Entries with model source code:
--- --- ---

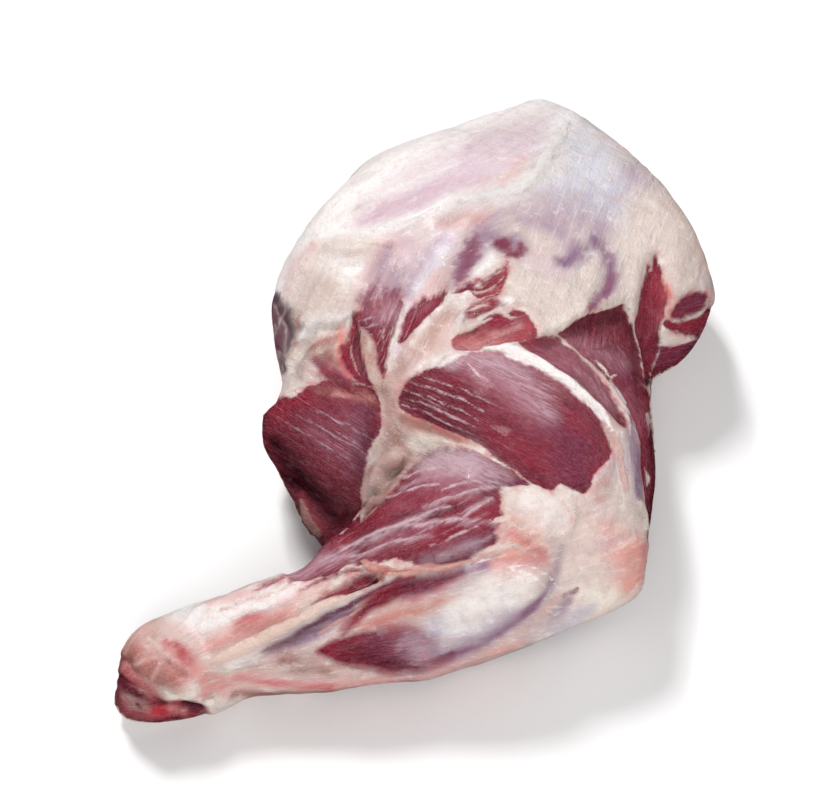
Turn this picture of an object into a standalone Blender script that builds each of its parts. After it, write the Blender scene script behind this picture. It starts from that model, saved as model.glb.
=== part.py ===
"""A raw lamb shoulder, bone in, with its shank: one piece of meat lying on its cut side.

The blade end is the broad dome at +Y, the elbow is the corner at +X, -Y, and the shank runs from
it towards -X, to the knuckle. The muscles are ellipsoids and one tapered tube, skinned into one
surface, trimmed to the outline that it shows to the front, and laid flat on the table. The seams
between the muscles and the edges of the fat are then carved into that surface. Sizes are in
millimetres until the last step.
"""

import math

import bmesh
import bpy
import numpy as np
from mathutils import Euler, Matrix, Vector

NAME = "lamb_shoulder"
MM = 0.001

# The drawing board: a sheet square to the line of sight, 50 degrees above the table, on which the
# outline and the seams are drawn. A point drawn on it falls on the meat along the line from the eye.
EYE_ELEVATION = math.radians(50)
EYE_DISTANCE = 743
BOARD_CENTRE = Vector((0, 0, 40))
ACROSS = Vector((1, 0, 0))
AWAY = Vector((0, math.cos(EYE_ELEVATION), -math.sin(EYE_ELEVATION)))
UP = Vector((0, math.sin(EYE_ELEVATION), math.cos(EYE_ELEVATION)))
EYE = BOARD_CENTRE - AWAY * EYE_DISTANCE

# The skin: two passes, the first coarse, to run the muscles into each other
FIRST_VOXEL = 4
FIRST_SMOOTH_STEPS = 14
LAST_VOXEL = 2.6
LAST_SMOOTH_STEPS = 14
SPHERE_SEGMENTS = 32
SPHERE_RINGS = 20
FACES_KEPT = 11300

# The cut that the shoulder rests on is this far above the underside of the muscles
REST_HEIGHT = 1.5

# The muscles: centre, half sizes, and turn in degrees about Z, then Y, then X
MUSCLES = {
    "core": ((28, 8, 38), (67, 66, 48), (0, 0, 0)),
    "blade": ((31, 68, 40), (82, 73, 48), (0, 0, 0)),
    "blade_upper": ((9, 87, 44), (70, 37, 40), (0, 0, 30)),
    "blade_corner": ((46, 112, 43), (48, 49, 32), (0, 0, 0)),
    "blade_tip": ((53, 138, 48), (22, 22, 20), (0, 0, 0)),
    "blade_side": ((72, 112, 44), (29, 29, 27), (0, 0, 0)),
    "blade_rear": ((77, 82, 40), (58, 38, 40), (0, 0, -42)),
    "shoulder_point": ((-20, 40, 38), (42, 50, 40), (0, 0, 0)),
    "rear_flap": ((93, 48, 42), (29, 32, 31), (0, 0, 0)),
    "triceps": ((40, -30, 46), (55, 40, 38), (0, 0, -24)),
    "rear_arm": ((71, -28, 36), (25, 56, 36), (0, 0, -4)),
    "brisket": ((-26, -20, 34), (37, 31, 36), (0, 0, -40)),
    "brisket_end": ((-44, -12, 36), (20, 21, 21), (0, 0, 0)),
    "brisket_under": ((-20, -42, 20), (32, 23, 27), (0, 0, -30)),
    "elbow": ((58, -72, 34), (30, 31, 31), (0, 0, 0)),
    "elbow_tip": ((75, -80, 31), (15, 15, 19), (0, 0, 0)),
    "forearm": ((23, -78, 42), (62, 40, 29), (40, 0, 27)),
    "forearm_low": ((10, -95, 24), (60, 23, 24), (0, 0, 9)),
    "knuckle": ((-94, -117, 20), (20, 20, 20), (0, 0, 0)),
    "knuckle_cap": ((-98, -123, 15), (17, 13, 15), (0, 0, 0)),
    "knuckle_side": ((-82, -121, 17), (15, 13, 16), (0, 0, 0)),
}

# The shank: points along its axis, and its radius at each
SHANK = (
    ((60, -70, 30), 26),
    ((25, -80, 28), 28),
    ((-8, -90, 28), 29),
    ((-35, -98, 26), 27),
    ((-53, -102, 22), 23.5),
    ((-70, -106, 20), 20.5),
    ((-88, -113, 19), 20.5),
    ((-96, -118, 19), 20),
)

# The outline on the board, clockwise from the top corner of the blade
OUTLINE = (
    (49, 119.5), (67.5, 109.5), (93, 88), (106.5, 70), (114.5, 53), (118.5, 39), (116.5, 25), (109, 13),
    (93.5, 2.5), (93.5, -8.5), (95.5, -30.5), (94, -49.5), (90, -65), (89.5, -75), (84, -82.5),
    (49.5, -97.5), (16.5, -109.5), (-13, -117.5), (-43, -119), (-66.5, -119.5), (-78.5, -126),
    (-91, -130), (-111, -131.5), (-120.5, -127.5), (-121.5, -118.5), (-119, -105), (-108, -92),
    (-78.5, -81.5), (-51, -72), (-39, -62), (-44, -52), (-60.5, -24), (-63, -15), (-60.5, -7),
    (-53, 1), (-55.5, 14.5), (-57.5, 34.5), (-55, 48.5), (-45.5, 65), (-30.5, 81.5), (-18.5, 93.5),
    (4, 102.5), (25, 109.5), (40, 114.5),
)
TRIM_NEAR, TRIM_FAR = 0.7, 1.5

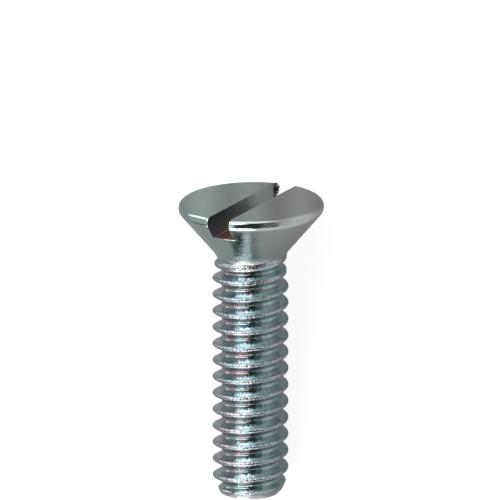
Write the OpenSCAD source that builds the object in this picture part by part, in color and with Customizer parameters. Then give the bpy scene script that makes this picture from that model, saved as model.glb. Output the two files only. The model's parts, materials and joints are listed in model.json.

--- --- ---

→ Short exercise: Repeat each record exactly, leaving nothing out.

→ Task result:
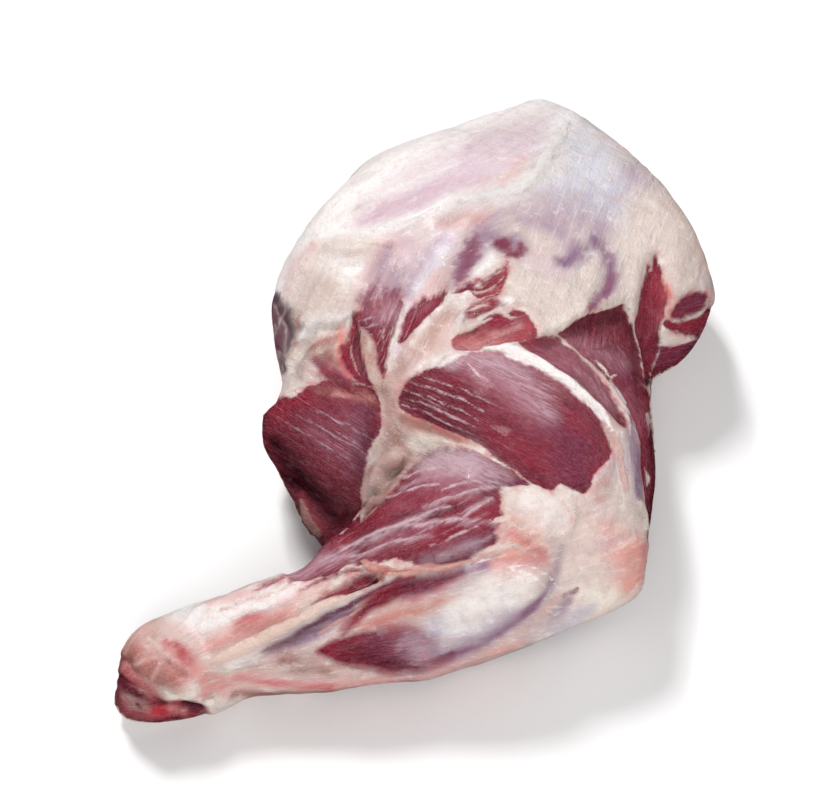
Turn this picture of an object into a standalone Blender script that builds each of its parts. After it, write the Blender scene script behind this picture. It starts from that model, saved as model.glb.
=== part.py ===
"""A raw lamb shoulder, bone in, with its shank: one piece of meat lying on its cut side.

The blade end is the broad dome at +Y, the elbow is the corner at +X, -Y, and the shank runs from
it towards -X, to the knuckle. The muscles are ellipsoids and one tapered tube, skinned into one
surface, trimmed to the outline that it shows to the front, and laid flat on the table. The seams
between the muscles and the edges of the fat are then carved into that surface. Sizes are in
millimetres until the last step.
"""

import math

import bmesh
import bpy
import numpy as np
from mathutils import Euler, Matrix, Vector

NAME = "lamb_shoulder"
MM = 0.001

# The drawing board: a sheet square to the line of sight, 50 degrees above the table, on which the
# outline and the seams are drawn. A point drawn on it falls on the meat along the line from the eye.
EYE_ELEVATION = math.radians(50)
EYE_DISTANCE = 743
BOARD_CENTRE = Vector((0, 0, 40))
ACROSS = Vector((1, 0, 0))
AWAY = Vector((0, math.cos(EYE_ELEVATION), -math.sin(EYE_ELEVATION)))
UP = Vector((0, math.sin(EYE_ELEVATION), math.cos(EYE_ELEVATION)))
EYE = BOARD_CENTRE - AWAY * EYE_DISTANCE

# The skin: two passes, the first coarse, to run the muscles into each other
FIRST_VOXEL = 4
FIRST_SMOOTH_STEPS = 14
LAST_VOXEL = 2.6
LAST_SMOOTH_STEPS = 14
SPHERE_SEGMENTS = 32
SPHERE_RINGS = 20
FACES_KEPT = 11300

# The cut that the shoulder rests on is this far above the underside of the muscles
REST_HEIGHT = 1.5

# The muscles: centre, half sizes, and turn in degrees about Z, then Y, then X
MUSCLES = {
    "core": ((28, 8, 38), (67, 66, 48), (0, 0, 0)),
    "blade": ((31, 68, 40), (82, 73, 48), (0, 0, 0)),
    "blade_upper": ((9, 87, 44), (70, 37, 40), (0, 0, 30)),
    "blade_corner": ((46, 112, 43), (48, 49, 32), (0, 0, 0)),
    "blade_tip": ((53, 138, 48), (22, 22, 20), (0, 0, 0)),
    "blade_side": ((72, 112, 44), (29, 29, 27), (0, 0, 0)),
    "blade_rear": ((77, 82, 40), (58, 38, 40), (0, 0, -42)),
    "shoulder_point": ((-20, 40, 38), (42, 50, 40), (0, 0, 0)),
    "rear_flap": ((93, 48, 42), (29, 32, 31), (0, 0, 0)),
    "triceps": ((40, -30, 46), (55, 40, 38), (0, 0, -24)),
    "rear_arm": ((71, -28, 36), (25, 56, 36), (0, 0, -4)),
    "brisket": ((-26, -20, 34), (37, 31, 36), (0, 0, -40)),
    "brisket_end": ((-44, -12, 36), (20, 21, 21), (0, 0, 0)),
    "brisket_under": ((-20, -42, 20), (32, 23, 27), (0, 0, -30)),
    "elbow": ((58, -72, 34), (30, 31, 31), (0, 0, 0)),
    "elbow_tip": ((75, -80, 31), (15, 15, 19), (0, 0, 0)),
    "forearm": ((23, -78, 42), (62, 40, 29), (40, 0, 27)),
    "forearm_low": ((10, -95, 24), (60, 23, 24), (0, 0, 9)),
    "knuckle": ((-94, -117, 20), (20, 20, 20), (0, 0, 0)),
    "knuckle_cap": ((-98, -123, 15), (17, 13, 15), (0, 0, 0)),
    "knuckle_side": ((-82, -121, 17), (15, 13, 16), (0, 0, 0)),
}

# The shank: points along its axis, and its radius at each
SHANK = (
    ((60, -70, 30), 26),
    ((25, -80, 28), 28),
    ((-8, -90, 28), 29),
    ((-35, -98, 26), 27),
    ((-53, -102, 22), 23.5),
    ((-70, -106, 20), 20.5),
    ((-88, -113, 19), 20.5),
    ((-96, -118, 19), 20),
)

# The outline on the board, clockwise from the top corner of the blade
OUTLINE = (
    (49, 119.5), (67.5, 109.5), (93, 88), (106.5, 70), (114.5, 53), (118.5, 39), (116.5, 25), (109, 13),
    (93.5, 2.5), (93.5, -8.5), (95.5, -30.5), (94, -49.5), (90, -65), (89.5, -75), (84, -82.5),
    (49.5, -97.5), (16.5, -109.5), (-13, -117.5), (-43, -119), (-66.5, -119.5), (-78.5, -126),
    (-91, -130), (-111, -131.5), (-120.5, -127.5), (-121.5, -118.5), (-119, -105), (-108, -92),
    (-78.5, -81.5), (-51, -72), (-39, -62), (-44, -52), (-60.5, -24), (-63, -15), (-60.5, -7),
    (-53, 1), (-55.5, 14.5), (-57.5, 34.5), (-55, 48.5), (-45.5, 65), (-30.5, 81.5), (-18.5, 93.5),
    (4, 102.5), (25, 109.5), (40, 114.5),
)
TRIM_NEAR, TRIM_FAR = 0.7, 1.5

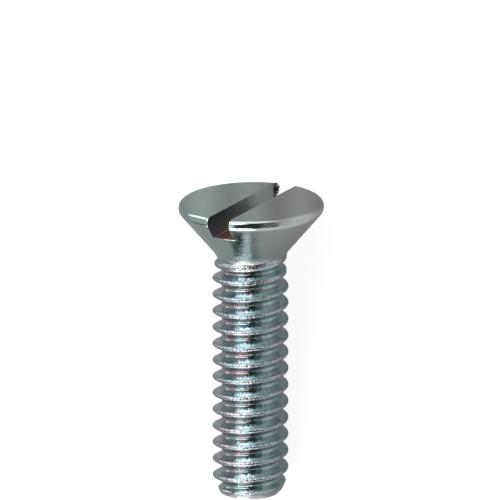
Write the OpenSCAD source that builds the object in this picture part by part, in color and with Customizer parameters. Then give the bpy scene script that makes this picture from that model, saved as model.glb. Output the two files only. The model's parts, materials and joints are listed in model.json.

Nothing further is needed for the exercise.